Ein ganzer Strauss von Massnahmen wartet darauf, gepflückt zu werden. Die Politik ist gefordert. Die Idee einer Regulierungsbremse analog der Schuldenbremse wird von avenir suisse lanciert, der Think-Tank weist auch darauf hin, dass eine rasche Reduktion der teilweise volkwirtschaftlich sinnlosen Belastungen die Wettbewerbsfähigkeit einheimischer Betriebe stärken würde. Administrative Kosten in der Höhe von 5 Prozent des BIP (ca. 30 Milliarden Franken!) könnten allein mit einem zügigen Abbau von Regulierungen eingespart werden.
Viele der Ideen sind nicht neu, zum Teil werden kostensenkende Massnahmen seit Monaten und Jahren gefordert:
- Abbau überflüssiger Regulierungen für Gewerbe und Landwirtschaft (Statistiken, Bürokratie, Arbeitszeiterfassungs-Moloch)
- Administrative Vereinfachungen bei Abrechnungen AHV, BVG, MwSt für Unternehmen
- Abbau von Regulierungen im Zollverkehr, im Hoch- und Tiefbau
- Einführung des Einheitssatzes bei der Mehrwertsteuer
- Vereinfachung der Steuern
- Vereinheitlichung kommunaler und kantonaler Bauvorschriften
- Verzicht auf neue Regulierungen
- Übernahme des „one-in thwo-out“- Systems (Vorbild Grossbritannien) (im Gegenzug zu einer neuen Regulierung müssen zwei abgebaut werden)

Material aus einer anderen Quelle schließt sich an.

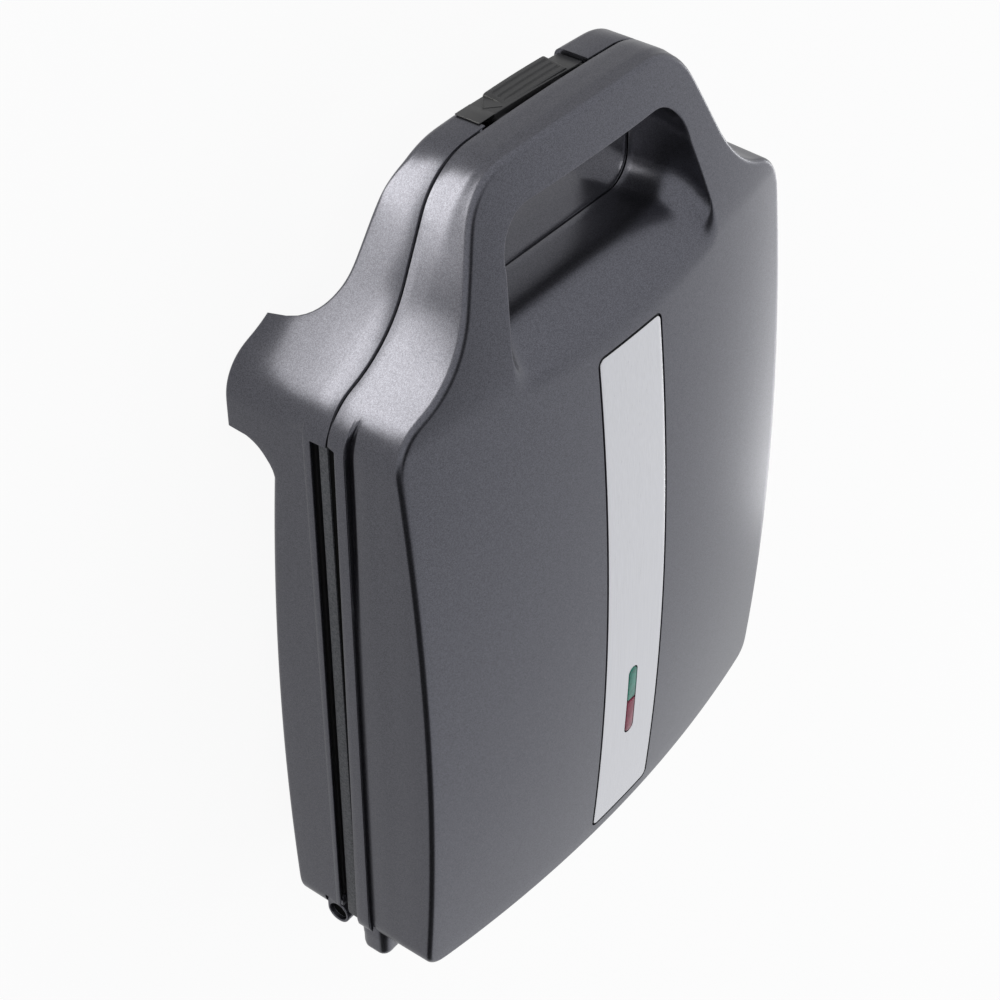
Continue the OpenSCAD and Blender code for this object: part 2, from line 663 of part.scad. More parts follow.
module stand_off() {
    // rounded foot at a rear corner, on which the closed toaster stands upright
    hull() for (x = [half_w - 13, half_w - 6], z = [5.5, 8.5])
        translate([x, rear_y - 5, seam_h + z]) rotate([-90, 0, 0]) {
            cylinder(r = 4.6, h = standoff_l, $fn = 20);
            cylinder(r = 4, h = standoff_l + 3.4, $fn = 20);
            cylinder(r = 2, h = standoff_l + 5, $fn = 20);
        }
}
module lid_shell() {
    color("#4c4d52") difference() {
        union() {
            difference() {
                lid_solid();
                lid_cavity();
            }
            intersection() {
                lid_solid();
                translate([0, 0, seam_h]) grip_funnel(grip_top, wall);
            }
            crowned_sheet(strip_gap + 2, wall - 0.6, wall + 1);
            for (s = [0, 1]) mirror([s, 0, 0]) stand_off();
            for (p = lid_screw_spots) translate([p.x, p.y, seam_h + seam_gap])
                cylinder(r = boss_r, h = lid_face(p) - 3, $fn = 12);
        }
        translate([0, 0, seam_h]) grip_funnel(grip_top, 0);
        translate([-half_w - 5, front_y - 5, seam_h - 10]) cube([body_w + 10, overall_l + 10, 10 + seam_gap]);
        crowned_sheet(strip_gap, -2, strip_t + 0.8);
        window_hole(0.6);
        for (p = lid_screw_spots) translate([p.x, p.y, seam_h]) cylinder(r = screw_r + 0.1, h = 14, $fn = 12);
    }
}
module trim_plate() {
    color("#c9cacc") difference() {
        crowned_sheet(0, 0, strip_t);
        window_hole(0);
    }
}
module trim_pad() {
    color("#101011") difference() {
        crowned_sheet(strip_gap - 0.1, strip_t + touch, strip_t + 0.7);
        window_hole(0);
    }
}
function face_tilt(y) = -atan((y - crown_y) / long_crown_r);
lens_l = window_l / 2 - 0.4;
module lens(side) {
    y = window_y + side * (window_l / 4 + 0.1);
    translate([0, y, seam_h + lid_face([0, y])]) rotate([face_tilt(y), 0, 0])
        translate([0, 0, -4]) linear_extrude(4.1) {
        translate([0, side * (lens_l / 2 - window_w / 2)]) circle(r = window_w / 2 - 0.1, $fn = 32);
        translate([0, -side * window_w / 4]) square([window_w - 0.2, lens_l - window_w / 2], center = true);
    }
}
module ready_lens() {
    color("#5fa08c") lens(-1);
}
module power_lens() {
    color("#a5697a") lens(1);
}
holder_h = 14;
holder_z = seam_h + lid_face([9, window_y + 26]) - wall - 1.2 - holder_h;
module lamp_holder() {
    // bracket under the window that carries the two neon lamps
    color("#e8e4da") translate([-9, window_y - 26, holder_z]) difference() {
        cube([18, 52, holder_h]);
        translate([2, 2, 2]) cube([14, 48, holder_h]);
        for (y = [16, 36]) translate([9, y, -1]) cylinder(r = 1.2, h = 4, $fn = 20);
    }
}
module lamp(side) {
    translate([0, window_y + side * 10, holder_z + 2 + touch]) {
        cylinder(r = 2.8, h = 6, $fn = 28);
        translate([0, 0, 6]) sphere(r = 2.8, $fn = 28);
    }
}
module ready_lamp() {
    color("#d7e6df") lamp(-1);
}
module power_lamp() {
    color("#e6d7d2") lamp(1);
}
module lid_screws() {
    color("#9a9ca0") for (p = lid_screw_spots) translate([p.x, p.y, seam_h - 2.8 - touch])
        mirror([0, 0, 1]) pan_screw(14);
}

// Latch: a slider in the base's handle whose two hooks hold the lid's catch

latch_front = front_y;
latch_h = 13.6;                                     // height of the slide below the parting plane
hook_x = [-14, 19];
hook_y = latch_front + 3.4;
catch_z = 3.6;
module latch_slider() {
    color("#3a3a3c") {
        // sloping slide plate, with a tongue that rides over the housing
        translate([0, 0, seam_h - latch_h]) linear_extrude(latch_h - 0.6) polygon([
            [notch_left + 1, latch_front - 0.6], [notch_left + 1, latch_front + 0.35],
            [notch_left - latch_travel - 0.8, latch_front + 0.35],
            [notch_left - latch_travel - 0.8, latch_front + 3.2],
            [notch_right + 0.5, latch_front + 3.2], [notch_right + 0.5, latch_front + 1.6]]);
        // finger pad: a wedge that rises towards the underside, with three grooves
        difference() {
            translate([-latch_pad_w / 2, latch_front, seam_h]) rotate([90, 0, 90]) linear_extrude(latch_pad_w)
                polygon([[1.8, -latch_h], [0.8 - latch_proud, -latch_h], [-latch_proud, 0.8 - latch_h],
                    [0.4, -1.4], [1.8, -1.4]]);
            for (z = [-11, -8.2, -5.4])
                translate([-latch_pad_w / 2 + 2, latch_front + 0.3 + (z + 1.4) * 0.175, seam_h + z])
                rotate([0, 90, 0]) cylinder(r = 0.7, h = latch_pad_w - 4, $fn = 20);
        }
        for (x = hook_x) {
            translate([x, latch_front + 2.8, seam_h - 9]) cube([6, 2.7, 9.2]);
            translate([x, hook_y, seam_h - 1]) cube([6, 2.1, catch_z + 7.4]);
            translate([x - 6, hook_y, seam_h + catch_z + 3.4]) cube([7, 2.1, 3]);
        }
    }
}
module latch_catch() {
    color("#3a3a3c") {
        translate([hook_x[0] - 8, latch_front + latch_bed, seam_h + catch_z])
            cube([hook_x[1] - hook_x[0] + 16, 2, 7]);
        for (x = hook_x) translate([x - 6.4, latch_front + wall + 0.5, seam_h + catch_z]) cube([5.6, 5, 2.6]);
    }
}

base_shell();
base_bezel();
lower_grill_plate();
lower_heating_element();
lower_reflector();
thermostat();
thermal_fuse();
terminal_block();
cord_gland();
hinge_bracket_left();
hinge_bracket_right();
hinge_pin_left();
hinge_pin_right();
front_foot_pads();
rear_foot_pads();
base_screws();
lower_plate_screws();
lid_shell();
lid_bezel();
upper_grill_plate();
upper_heating_element();
upper_reflector();
lid_hinge_lug_left();
lid_hinge_lug_right();
trim_plate();
trim_pad();
ready_lens();
power_lens();
lamp_holder();
ready_lamp();
power_lamp();
latch_catch();
lid_screws();
upper_plate_screws();
latch_slider();
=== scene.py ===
import math

import bmesh
import bpy
import numpy as np
from mathutils import Matrix, Vector


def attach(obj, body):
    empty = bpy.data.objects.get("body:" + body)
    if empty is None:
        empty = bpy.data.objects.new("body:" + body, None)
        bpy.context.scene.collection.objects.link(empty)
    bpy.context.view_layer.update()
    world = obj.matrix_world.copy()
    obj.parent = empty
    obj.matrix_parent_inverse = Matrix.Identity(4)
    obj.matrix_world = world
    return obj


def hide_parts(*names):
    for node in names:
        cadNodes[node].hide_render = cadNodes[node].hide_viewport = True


# Four-slice sandwich toaster, closed and lying on its feet. The handle points to -Y,
# the hinge to +Y, and the table is z = 0. Sizes in the dictionaries are in millimetres.
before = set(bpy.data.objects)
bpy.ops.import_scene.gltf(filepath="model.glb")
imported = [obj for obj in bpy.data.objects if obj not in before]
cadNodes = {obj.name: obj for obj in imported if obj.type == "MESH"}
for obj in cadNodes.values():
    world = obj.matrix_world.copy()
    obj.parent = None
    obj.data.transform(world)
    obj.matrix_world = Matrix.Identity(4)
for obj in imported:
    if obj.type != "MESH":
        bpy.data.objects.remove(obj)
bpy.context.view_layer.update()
mm = 0.001
print("frame loaded with", len(cadNodes), "nodes")


# camera at the photograph's angle
cameraSetup = {
    "location": (0.55613, -0.56283, 0.45495),
    "right": (-0.608, -0.0046, 0.7939),
    "back": (0.6103, -0.6423, 0.4637),
    "lens": 76.8,
}


def addCamera():
    camera = bpy.data.objects.new("camera", bpy.data.cameras.new("camera"))
    bpy.context.scene.collection.objects.link(camera)
    camera.data.lens = cameraSetup["lens"]
    camera.data.sensor_width = 36.0
    camera.data.clip_start = 0.01
    back = Vector(cameraSetup["back"]).normalized()
    up = back.cross(Vector(cameraSetup["right"])).normalized()
    right = up.cross(back)
    turn = Matrix((right, up, back)).transposed().to_4x4()
    camera.matrix_world = Matrix.Translation(cameraSetup["location"]) @ turn
    bpy.context.scene.camera = camera


addCamera()
bpy.context.scene.view_settings.view_transform = "Standard"


# ---- materials ----

def newGroup(name, inputs, outputs):
    group = bpy.data.node_groups.new(name, "ShaderNodeTree")
    for label, kind, value in inputs:
        socket = group.interface.new_socket(label, in_out="INPUT", socket_type=kind)
        socket.default_value = value
    for label, kind in outputs:
        group.interface.new_socket(label, in_out="OUTPUT", socket_type=kind)
    return group


def addNode(tree, kind, place=(0, 0), **settings):
    node = tree.nodes.new(kind)
    node.location = place
    for key, value in settings.items():
        setattr(node, key, value)
    return node


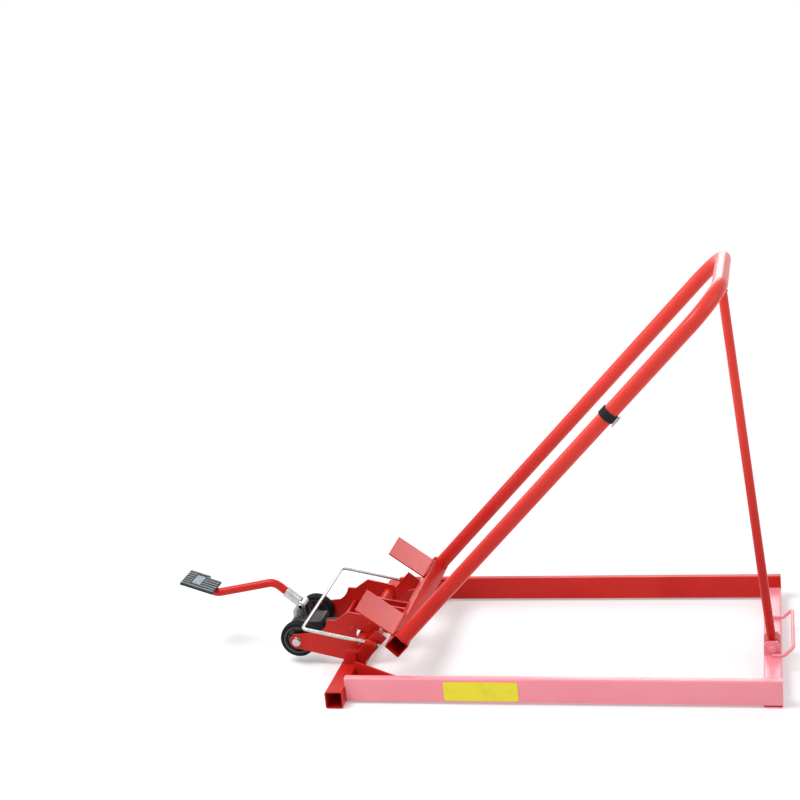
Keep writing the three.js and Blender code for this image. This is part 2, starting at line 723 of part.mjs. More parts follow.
function makePosts() {
  const slope = Math.atan2(bailTipZ - bailCrossZ, bailTipX - bailCrossX);
  const onBail = (x) => bailCrossZ + (x - bailCrossX) * Math.tan(slope);
  const bailY = postFace + bushOuter / 2 + weldGap;
  const top = hingeTubeTop + weldGap;
  const right = hingeTubeSize + weldGap;
  for (const [side, sign] of sides) {
    const bar = outline([
      [postBackX, top], [right, top], [right, postSkirtZ], [right + postSkirtReach, postSkirtZ],
      [right + postSkirtTopReach, postSkirtTopZ], [postNeckX, postNeckZ], [postHeadFrontX, postHeadFrontZ],
      [postHeadBackX, postHeadBackZ], [postElbowX, postElbowZ], [postBackX, postBackZ],
    ]);
    const post = prism(bar, postThickness, 'y');
    place(lift, `${side}_support_post`, post, redPaint, 0, sign * (postFace - postThickness / 2), 0);
    const foot = box(postFootWidth, postFootThickness, postFootHeight);
    place(lift, `${side}_post_foot`, foot, redPaint, hingeTubeSize - postFootWidth / 2,
      sign * (postFace + weldGap + postFootThickness / 2), top + postFootHeight / 2);
    const bush = prism(ring(bushOuter / 2, bailRod / 2 + runningGap), bushLength, 'x', 5);
    bush.rotateY(-slope);
    const bushX = bushStartX + bushLength / 2;
    place(lift, `${side}_guide_bush`, bush, redPaint, bushX, sign * bailY, onBail(bushX));
    const clipBore = clearOf(bailRod / 2, weldGap, clipSegments);
    const clip = prism(ring(clipBore + clipWall, clipBore), clipThickness, 'x', clipSegments);
    clip.rotateY(-slope);
    const clipX = bushStartX + bushLength + clipThickness;
    place(lift, `${side}_bail_clip`, clip, castBlack, clipX, sign * bailY, onBail(clipX));
  }
  const corners = [
    [bailTipX, -bailY, bailTipZ], [bailCrossX, -bailY, bailCrossZ],
    [bailCrossX, bailY, bailCrossZ], [bailTipX, bailY, bailTipZ],
  ];
  place(lift, 'sliding_bail', bentBar(disc(bailRod / 2), corners, bailBendRadius, 4, 3), zinc);
}

function makeHydraulics() {
  const blockLength = blockFrontX - blockBackX;
  const blockX = blockBackX + blockLength / 2;
  const half = blockHalfWidth;
  const low = blockBottom;
  const section = outline([
    [-half + blockChamfer, low], [half - blockChamfer, low], [half, low + blockChamfer],
    [half, blockTop - blockChamfer], [half - blockChamfer, blockTop], [-half + blockChamfer, blockTop],
    [-half, blockTop - blockChamfer], [-half, low + blockChamfer],
  ]);
  const cylinderLength = cylinderEndX - blockX;
  const ramBoreDepth = cylinderLength - blockLength / 2 * ramBoreShare;
  const bossBase = blockTop - blockChamfer / 2;
  const boss = rod(2 * pumpBossRadius, pumpBossTop - bossBase, 'z', 6)
    .translate(pumpX, 0, (pumpBossTop + bossBase) / 2);
  const casting = join(
    prism(section, blockLength, 'x').translate(blockX, 0, 0),
    prism(disc(cylinderRadius), cylinderLength, 'x', 7).translate(cylinderEndX - cylinderLength / 2, 0, ramZ),
    boss,
  );
  const pumpBoreBase = pumpBossTop - pumpBoreDepth;
  const drilled = cut(casting,
    rod(2 * (ramRadius + runningGap), ramBoreDepth + overrun, 'x', 6)
      .translate(cylinderEndX + (overrun - ramBoreDepth) / 2, 0, ramZ),
    rod(pumpPlungerDiameter + 2 * runningGap, pumpBoreDepth + overrun, 'z', 5)
      .translate(pumpX, 0, pumpBossTop + (overrun - pumpBoreDepth) / 2),
  );
  place(lift, 'hydraulic_body', drilled, castBlack);

  const tip = rollerX - rollerDiameter / 2 - 2 * weldGap;
  const tail = cylinderEndX - ramBoreDepth + ramTravel + weldGap;
  place(lift, 'ram', rod(2 * ramRadius, tip - tail, 'x', 6), chrome, (tip + tail) / 2, 0, ramZ);

  const bulkheadWidth = 2 * (sidePlateInner - weldGap);
  const bulkhead = cut(
    box(bulkheadThickness, bulkheadWidth, bulkheadHeight),
    rod(2 * (cylinderRadius + weldGap), bulkheadThickness + overrun, 'x', 7)
      .translate(0, 0, ramZ - bulkheadBottom - bulkheadHeight / 2),
  );
  place(lift, 'jack_bulkhead', bulkhead, redPaint, bulkheadX, 0, bulkheadBottom + bulkheadHeight / 2);

  const plungerBase = pumpBoreBase + pumpStroke + weldGap;
  const pumpEdge = Math.abs(pumpX - pedalPivotX) - pumpPlungerDiameter / 2;
  const plungerTop = pedalPivotZ - Math.sqrt(pedalHubRadius ** 2 - pumpEdge ** 2) - 2 * weldGap;
  const plunger = rod(pumpPlungerDiameter, plungerTop - plungerBase, 'z', 5);
  place(lift, 'pump_plunger', plunger, chrome, pumpX, 0, (plungerTop + plungerBase) / 2);
}

// Pedal hub, socket, arm and pad turn together about the pin in two brackets on the pump block.
function makePedal() {
  const bracketInner = pedalHubLength / 2 + runningGap;
  const footZ = blockTop + weldGap;
  const backZ = blockTop + bracketShoulder;
  const side = outline([
    [pedalPivotX - bracketHeel, footZ], [pedalPivotX + bracketToe, footZ],
    [pedalPivotX + bracketRadius, pedalPivotZ], [pedalPivotX + bracketRadius / 2, pedalPivotZ + bracketRadius],
    [pedalPivotX - bracketRadius / 2, pedalPivotZ + bracketRadius], [pedalPivotX - bracketRadius, pedalPivotZ],
    [pedalPivotX - bracketHeel, backZ],
  ]);
  const pinHole = rod(pedalPinDiameter + 2 * weldGap, bracketThickness + overrun, 'y', 5)
    .translate(pedalPivotX, 0, pedalPivotZ);
  const bracket = cut(prism(side, bracketThickness, 'y'), pinHole);
  for (const [name, sign] of sides) {
    const y = sign * (bracketInner + bracketThickness / 2);
    place(lift, `${name}_pedal_bracket`, bracket, zinc, 0, y, 0);
  }

  const bracketFace = bracketInner + bracketThickness;
  const headHeight = pedalPinDiameter / 3;
  const head = rod(pedalPinDiameter * pinHeadShare, headHeight, 'y', 5);
  const pin = join(
    rod(pedalPinDiameter, 2 * (bracketFace + headHeight), 'y', 5),
    head.translate(0, -bracketFace - weldGap - headHeight / 2, 0),
  );
  place(lift, 'pedal_pin', pin, zinc, pedalPivotX, 0, pedalPivotZ);

  const padTilt = radians(padSlope);
  const upSlope = new THREE.Vector2(-Math.cos(padTilt), Math.sin(padTilt));
  const drop = padThickness / 2 + weldGap + pedalTube / 2;
  const underPad = new THREE.Vector2(padCentreX, padCentreZ)
    .addScaledVector(new THREE.Vector2(Math.sin(padTilt), Math.cos(padTilt)), -drop);
  const armEnd = underPad.clone().addScaledVector(upSlope, padLength / 2 - padSlopeInset);
  const armLow = underPad.clone().addScaledVector(upSlope, -(padLength / 2 + padSlopeInset / 2));
  const toCrest = new THREE.Vector2(pedalCrestX - pedalPivotX, pedalCrestZ - pedalPivotZ).normalize();
  const armStart = new THREE.Vector2(pedalPivotX, pedalPivotZ)
    .addScaledVector(toCrest, socketStart + pedalTube / 2);
  const corners = [
    [armStart.x, 0, armStart.y], [pedalCrestX, 0, pedalCrestZ],
    [armLow.x, 0, armLow.y], [armEnd.x, 0, armEnd.y],
  ];
  const section = ring(pedalTube / 2, pedalTube / 2 - pedalTubeWall);
  place(lift, 'pedal_arm', bentBar(section, corners, pedalBendRadius, 5, 5), redPaint);

  const socketOuter = pedalTube / 2 + weldGap + socketWall;
  const socketAngle = Math.atan2(toCrest.y, toCrest.x);
  const onSocket = (geometry, distance) =>
    geometry.rotateY(-socketAngle).translate(toCrest.x * distance, 0, toCrest.y * distance);
  const tubeSpan = socketLength - socketStart - pedalTube / 2 + overrun;
  const tubeMiddle = socketStart + pedalTube / 2 - weldGap + tubeSpan / 2;
  const socket = cut(
    join(
      prism(disc(pedalHubRadius), pedalHubLength, 'y', 6),
      onSocket(rod(2 * socketOuter, socketLength - socketStart, 'x', 6), (socketLength + socketStart) / 2),
    ),
    onSocket(rod(2 * clearOf(pedalTube / 2, weldGap, 8), tubeSpan, 'x'), tubeMiddle),
    rod(pedalPinDiameter + 2 * runningGap, pedalHubLength + overrun, 'y', 5),
  );
  place(lift, 'pedal_socket', socket, zinc, pedalPivotX, 0, pedalPivotZ);

  const ribPitch = padWidth / padRibs;
  const ribbed = [[-padWidth / 2, -padThickness / 2]];
  for (let k = 0; k < padRibs; k += 1) {
    const start = padWidth / 2 - k * ribPitch;
    ribbed.push(
      [start, padThickness / 2], [start - ribPitch * ribShare, padThickness / 2],
      [start - ribPitch * ribShare, padThickness / 2 - padRibDepth],
      [start - ribPitch, padThickness / 2 - padRibDepth],
    );
  }
  const profile = [[padWidth / 2, -padThickness / 2], ...ribbed.slice(1), ribbed[0]];
  const notchLength = padLength * (1 - farStripShare);
  const notch = box(notchLength + overrun, ribPitch + overrun, 2 * padThickness)
    .translate((padLength - notchLength + overrun) / 2, (padWidth - ribPitch + overrun) / 2, 0);
  const pad = cut(prism(outline(profile), padLength, 'x'), notch).rotateY(padTilt);
  place(lift, 'pedal_pad', pad, rubber, padCentreX, 0, padCentreZ);
}

function makeLabelPlate() {
  const x = labelStart + labelLength / 2;
  const y = -baseWidth / 2 - weldGap - labelThickness / 2;
  const z = railClearance + railHeight / 2 - labelThickness;
  place(lift, 'label_plate', box(labelLength, labelThickness, labelHeight), labelYellow, x, y, z);
}

makeBaseFrame();
makeCarryHandle();
makeStrut();
makeLiftingFrame();
makeLevers();
makeChassis();
makePosts();
makeHydraulics();
makePedal();
makeLabelPlate();

// The origin is the middle of the underside of the whole part.
const bounds = new THREE.Box3().setFromObject(lift);
const middle = bounds.getCenter(new THREE.Vector3());
lift.position.set(-middle.x, -middle.y, -bounds.min.z);

export default lift;
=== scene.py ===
# %% [markdown]
# # A lawn mower lift, dressed in Blender
#
# Each CAD node is an object at the origin with its place in its mesh, in metres, +X towards the carry
# handle and +Z up. This lesson keeps that frame and gives each rough solid a finer piece: round tubes,
# rounded box sections, real bolt heads, weld beads, treads and ribs. Each new piece rides on the body
# that its CAD node belongs to.

# %% Load the frame
import json
from math import atan2, cos, hypot, pi, radians, sin, tan

import bmesh
import bpy
from mathutils import Matrix, Quaternion, Vector
from mathutils.geometry import delaunay_2d_cdt


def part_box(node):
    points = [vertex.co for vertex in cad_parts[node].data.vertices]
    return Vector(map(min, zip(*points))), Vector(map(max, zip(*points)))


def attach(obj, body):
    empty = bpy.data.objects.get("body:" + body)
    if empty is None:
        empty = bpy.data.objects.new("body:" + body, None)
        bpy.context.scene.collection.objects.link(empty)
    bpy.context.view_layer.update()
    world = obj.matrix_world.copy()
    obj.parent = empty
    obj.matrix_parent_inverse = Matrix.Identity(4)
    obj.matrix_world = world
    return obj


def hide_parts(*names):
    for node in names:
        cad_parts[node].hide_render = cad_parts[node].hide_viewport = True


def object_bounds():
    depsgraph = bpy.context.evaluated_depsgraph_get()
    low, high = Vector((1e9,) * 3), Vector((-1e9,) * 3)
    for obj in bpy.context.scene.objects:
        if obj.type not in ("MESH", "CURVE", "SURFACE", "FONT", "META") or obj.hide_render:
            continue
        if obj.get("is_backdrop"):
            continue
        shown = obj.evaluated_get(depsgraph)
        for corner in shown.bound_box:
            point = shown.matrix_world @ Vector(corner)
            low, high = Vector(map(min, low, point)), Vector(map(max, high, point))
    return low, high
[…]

- keine Konjunktur- und Subventionsprogramme für „notleidende“ Branchen.
Ein klares Ziel vor Augen
Bei allen Diskussionen im Nachgang zum Frankenschock gilt es den wichtigsten Faktor vor Augen zu behalten. Er hat mit der Nationalbank nichts zu tun: Der Zugang zum EU-Binnenmarkt ist von zentraler Wichtigkeit für unser Land. Das selbsteingebrockte Problem harrt der Lösung. Da sollten sich für einmal die politischen Parteien zusammenraufen.